The mushroom cloud line has everything to do with the issue at hand. It was used as a catchy, one-line metaphor to drive a point home. The purpose was exactly as you describe--to have a short phrase that would imprint in people's memory. It was also nefariously misleading. And I also never said that the phrase was vague by design--it might have been vague by stupidity and short-sightedness. What I did say was that the intent may well have been more than just encouraging watching out for terrorists. Given the Patriot Act mentality (let's give up a few liberties to prevent ourselves from being blown up) goes directly to this issue as well.

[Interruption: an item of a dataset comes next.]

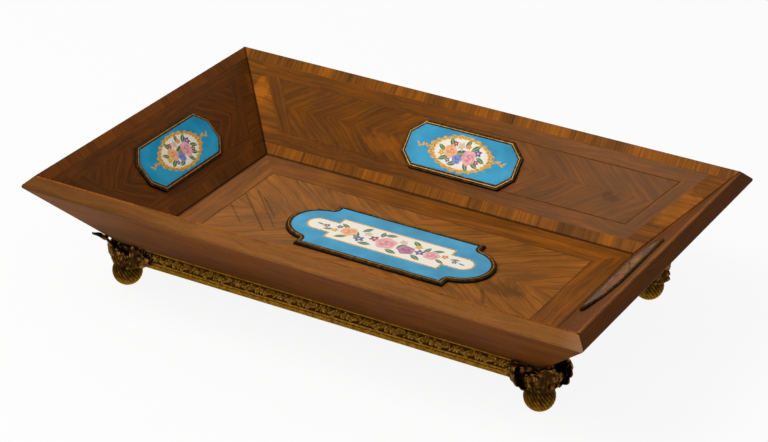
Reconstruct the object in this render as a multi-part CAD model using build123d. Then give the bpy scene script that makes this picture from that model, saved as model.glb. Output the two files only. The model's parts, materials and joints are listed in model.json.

I know all about refusal to report crimes in general. I began my legal career in Watts, I've represented criminal defendants for 37 years, I live in a largely black and Latino neighborhood near the L.A. Coliseum, and I myself would not report anything to the LAPD short of a murder, serious assault or rape on my doorstep. Not only because of the LAPD's viciousness but because of their incompetence; as someone noted on another thread, they apparently don't care about protecting or serving. As I noted on that same thread, reporting crime is often asking for trouble.
But surely combatting the terrorist threat is of a different order. I, too, doubt a slogan will turn general indifference to getting involved into a willingness to at least protect ourselves against terrorist bombings, but that, I think, is the intent and purpose behind the slogan.

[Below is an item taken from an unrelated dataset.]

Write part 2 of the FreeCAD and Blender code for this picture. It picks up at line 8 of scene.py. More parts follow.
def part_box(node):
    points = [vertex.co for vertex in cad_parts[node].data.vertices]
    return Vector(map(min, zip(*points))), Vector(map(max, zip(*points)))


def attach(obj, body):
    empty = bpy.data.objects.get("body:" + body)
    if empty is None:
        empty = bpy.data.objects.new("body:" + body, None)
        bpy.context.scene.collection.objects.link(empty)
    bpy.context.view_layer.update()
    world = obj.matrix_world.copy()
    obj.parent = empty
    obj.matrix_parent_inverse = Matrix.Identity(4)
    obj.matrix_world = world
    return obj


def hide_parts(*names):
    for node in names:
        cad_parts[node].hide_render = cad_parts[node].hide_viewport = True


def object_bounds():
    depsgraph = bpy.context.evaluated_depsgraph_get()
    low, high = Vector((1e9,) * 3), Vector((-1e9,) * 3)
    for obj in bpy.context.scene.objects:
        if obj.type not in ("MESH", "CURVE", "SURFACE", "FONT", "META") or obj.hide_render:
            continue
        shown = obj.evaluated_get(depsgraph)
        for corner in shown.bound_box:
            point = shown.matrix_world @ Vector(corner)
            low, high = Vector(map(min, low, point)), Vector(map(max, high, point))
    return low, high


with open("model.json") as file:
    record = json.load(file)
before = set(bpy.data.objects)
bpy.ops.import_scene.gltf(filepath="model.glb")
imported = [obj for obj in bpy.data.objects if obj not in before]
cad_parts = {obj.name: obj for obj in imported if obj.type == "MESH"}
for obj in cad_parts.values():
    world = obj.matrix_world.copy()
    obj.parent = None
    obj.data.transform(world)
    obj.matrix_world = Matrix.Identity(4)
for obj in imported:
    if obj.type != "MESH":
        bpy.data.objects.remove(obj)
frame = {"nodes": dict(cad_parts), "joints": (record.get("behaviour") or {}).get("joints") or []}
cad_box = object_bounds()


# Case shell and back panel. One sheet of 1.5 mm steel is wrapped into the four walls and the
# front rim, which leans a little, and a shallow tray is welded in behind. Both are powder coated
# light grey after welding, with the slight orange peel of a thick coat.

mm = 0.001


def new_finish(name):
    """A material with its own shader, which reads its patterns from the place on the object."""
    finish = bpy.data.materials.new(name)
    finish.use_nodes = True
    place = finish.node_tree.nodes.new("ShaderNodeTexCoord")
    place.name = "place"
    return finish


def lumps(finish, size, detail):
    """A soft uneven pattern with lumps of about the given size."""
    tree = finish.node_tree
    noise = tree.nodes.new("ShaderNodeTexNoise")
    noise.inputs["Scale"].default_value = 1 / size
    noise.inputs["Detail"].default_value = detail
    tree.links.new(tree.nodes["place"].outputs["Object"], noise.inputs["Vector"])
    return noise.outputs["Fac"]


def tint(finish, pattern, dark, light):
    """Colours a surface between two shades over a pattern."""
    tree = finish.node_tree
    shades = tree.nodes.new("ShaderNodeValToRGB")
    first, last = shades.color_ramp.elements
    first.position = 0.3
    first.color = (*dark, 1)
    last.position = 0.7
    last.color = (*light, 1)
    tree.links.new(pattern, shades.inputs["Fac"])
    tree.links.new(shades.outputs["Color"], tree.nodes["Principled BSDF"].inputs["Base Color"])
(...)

It seems to me that the regular Mussolini Fallacy, as I've clarified it above, is what's really at issue here, not the reverse one. No one is questioning that preventing terrorism (the analog to making the trains run on time) is bad. Only the methods of doing so are in question.
To Gary,
The slogan is not an MBTA exclusive. I've heard it in NYC and, I believe, at O'Hare--although it might have been a different airport. You can trace it back to the DHS contractors, which is why it occurs in rather disparate situations. It's not subway systems copying each other.